Si le colloque a révélé qu’il existe un foisonnement d’expériences de construction d’indicateurs, il a surtout démontré que la réussite de la lutte contre la pauvreté est conditionnée par la mise en place de mécanismes efficaces et transparents de ciblage des bénéficiaires des programmes sociaux. Le Mexique, la Colombie sont deux pays aux contrastes sociaux aussi marqués que le Maroc. Ces pays se sont dotés d’outils pertinents de mesure de la pauvreté multidimensionnelle. Ils ont surtout rendu plus crédible la lutte contre la pauvreté par des programmes ciblés et différenciés et des transferts de revenus. Ce succès est le résultat de l’institutionnalisation de la politique de lutte contre la pauvreté par divers dispositifs. Primo, une coordination interinstitutionnelle efficace par l’instauration de mécanismes de participation et de concertation entre le gouvernement, le parlement, la société civile et les initiatives privées afin d’atteindre les objectifs du développement social. Secundo, une évaluation externe des programmes dont les résultats sont remis à l’Assemblée nationale et publiés. Tertio, la création d’un registre public des bénéficiaires qui permet d’améliorer le ciblage des programmes sociaux et de faciliter la coordination interministérielle. Quarto, l’instauration de règles de fonctionnement transparents des programmes afin d’éviter que la conception et la mise en œuvre de ces programmes ne se fassent à la seule discrétion des fonctionnaires responsables des programmes et empêcher de possibles manipulations politiques notamment lors des campagnes électorales.
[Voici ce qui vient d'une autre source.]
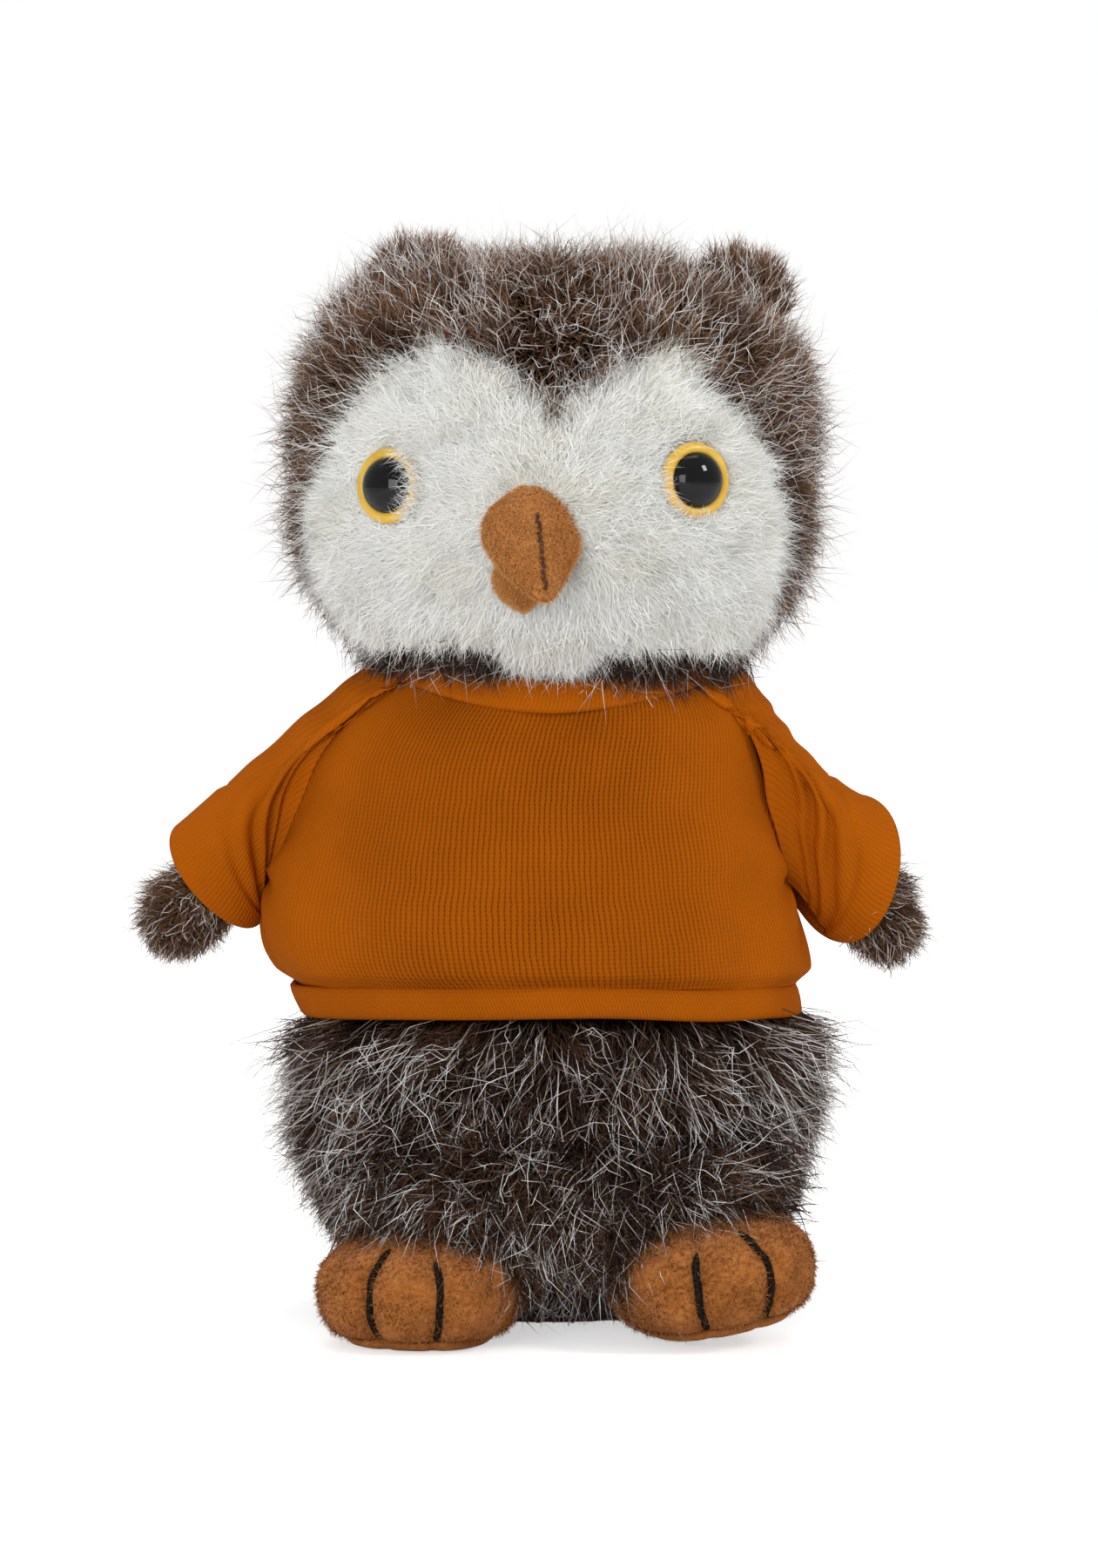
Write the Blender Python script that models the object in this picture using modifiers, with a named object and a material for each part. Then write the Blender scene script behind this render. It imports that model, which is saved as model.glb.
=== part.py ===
"""A plush owl in a knitted shirt, standing on the flat base of its torso.

Units are metres and +Z is up. The owl faces -Y, and the origin is the centre of its flat base.
Fur fabric is modelled at the outline that its pile fills, with the stuffing inside it.
"""

import math

import bmesh
import bpy
from mathutils import Matrix, Vector

# Clearances
SEAM_GAP = 0.0003
SWING_GAP = 0.0008
CUT_OVERRUN = 0.004
WELD_DISTANCE = 0.00001

# Thickness of the fabrics, the furs with their pile
BODY_PILE = 0.006
HEAD_PILE = 0.006
FACE_PUFF = 0.0015
WING_PILE = 0.0045
JERSEY = 0.0012
RIB = 0.0022
BASE_CLOTH = 0.0015
FLEECE = 0.002

# Torso: height of the neck seam, then the girth at the hips
NECK_HEIGHT = 0.129
TORSO_HALF_WIDTH = 0.0535
TORSO_HALF_DEPTH = 0.0465
TORSO_LEAN = -0.0050
TORSO_SEGMENTS = 32

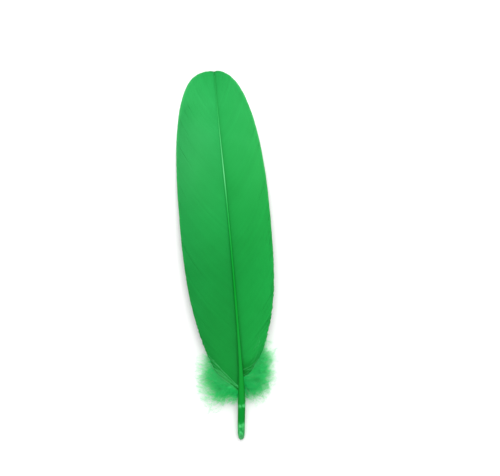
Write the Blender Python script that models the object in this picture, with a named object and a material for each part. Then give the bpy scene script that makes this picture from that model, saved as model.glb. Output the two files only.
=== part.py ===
"""A goose's wing feather, dyed green, lying on a flat surface with its upper side up.

Units are metres and +Z is up. +Y runs along the feather from the quill's end to its tip, and +X is to
the right of the shaft. The origin is under the middle of the feather, on the surface that it lies on.

The feather is one growth: a bare quill that goes on as the shaft, a vane of barbs on each side and
downy tufts at the vanes' foot. Each is modelled as a closed solid, and a union makes them one.
Below, "along" is the distance from the quill's end, and "out" the distance from the shaft.
"""

import math
from collections import namedtuple

import bmesh
import bpy
import numpy as np
from mathutils import Vector

MM = 0.001

LENGTH = 175 * MM
SHAFT_END = 172.6 * MM
ARCH_HEIGHT = 7 * MM
ARCH_FLATTENING = 6
# Seen from above, the shaft bends away from the line between its ends and comes back towards the tip.
SHAFT_BOW = 2.34 * MM
QUILL_BEND = 19 * MM
QUILL_BEND_POWER = 1.6
BOW_FADE_POWERS = (4, 2.5)

# The shaft's half width and half depth, at distances from the quill's end.
Station = namedtuple("Station", "along half_width half_depth")
SHAFT_STATIONS = [
    Station(0 * MM, 0.50 * MM, 0.50 * MM),
    Station(0.35 * MM, 0.90 * MM, 0.88 * MM),
    Station(1 * MM, 1.25 * MM, 1.20 * MM),
    Station(2.4 * MM, 1.56 * MM, 1.46 * MM),
    Station(4 * MM, 1.68 * MM, 1.56 * MM),
    Station(9 * MM, 1.74 * MM, 1.60 * MM),
    Station(18 * MM, 1.78 * MM, 1.62 * MM),
    Station(25 * MM, 1.62 * MM, 1.56 * MM),
    Station(30 * MM, 1.32 * MM, 1.48 * MM),
    Station(36 * MM, 1.04 * MM, 1.40 * MM),
    Station(44 * MM, 0.82 * MM, 1.28 * MM),
    Station(54 * MM, 0.66 * MM, 1.12 * MM),
    Station(75 * MM, 0.50 * MM, 0.88 * MM),
    Station(113 * MM, 0.34 * MM, 0.58 * MM),
    Station(146 * MM, 0.22 * MM, 0.38 * MM),
    Station(SHAFT_END, 0.14 * MM, 0.24 * MM),
]
SHAFT_RINGS = 38
# Above 1, the rings stand closer together towards the quill's rounded end.
SHAFT_RING_POWER = 1.7
SHAFT_SIDES = 12

# A vane's margin is one curved formula below its widest place and another above it.
Vane = namedtuple(
    "Vane",
    "name side half_width widest_at foot_at first_barb foot_powers tip_powers "
    "angle foot_angle droop",
)
LEFT_VANE = Vane(
    name="left",
    side=-1,
    half_width=21.5 * MM,
    widest_at=115 * MM,
    foot_at=20 * MM,
    first_barb=22.8 * MM,
    foot_powers=(2.84, 1.33),
    tip_powers=(2.3, 3.2),
    angle=math.radians(35),
    foot_angle=math.radians(47),
    droop=2.7 * MM,
)
RIGHT_VANE = Vane(
    name="right",
    side=1,
    half_width=21.5 * MM,
    widest_at=90 * MM,
    foot_at=26 * MM,
    first_barb=29.5 * MM,
    foot_powers=(2.5, 1.39),
    tip_powers=(2.65, 2.27),
    angle=math.radians(31),
    foot_angle=math.radians(60),
    droop=3.1 * MM,
)
VANES = [LEFT_VANE, RIGHT_VANE]

LAST_BARB = 171.5 * MM
LAST_BARB_ANGLE = math.radians(9)
FOOT_FADE = 14 * MM
FAN_START = 105 * MM
FAN_POWER = 4
BARB_BOW = 0.06
NOTCH_DEPTH = 0.5 * MM
NOTCH_WIDTH = 1.2 * MM
NOTCH_POWER = 8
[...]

Enfin, la responsabilité, pour éviter l’arbitraire au travers de divers mécanismes comme la vérification des comptes et des dépenses réalisées dans le cadre des programmes par des organes de contrôle au niveau législatif. La rencontre de l’ONDH a été un moment fort pour confronter l’apport de l’Observatoire aux avancées méthodologiques des mesures de la pauvreté réalisées dans d’autres pays. Elle a surtout montré que le Maroc a tout à gagner de ces débats en s’inspirant des expériences internationales d’institutionnalisation des politiques de lutte contre la pauvreté.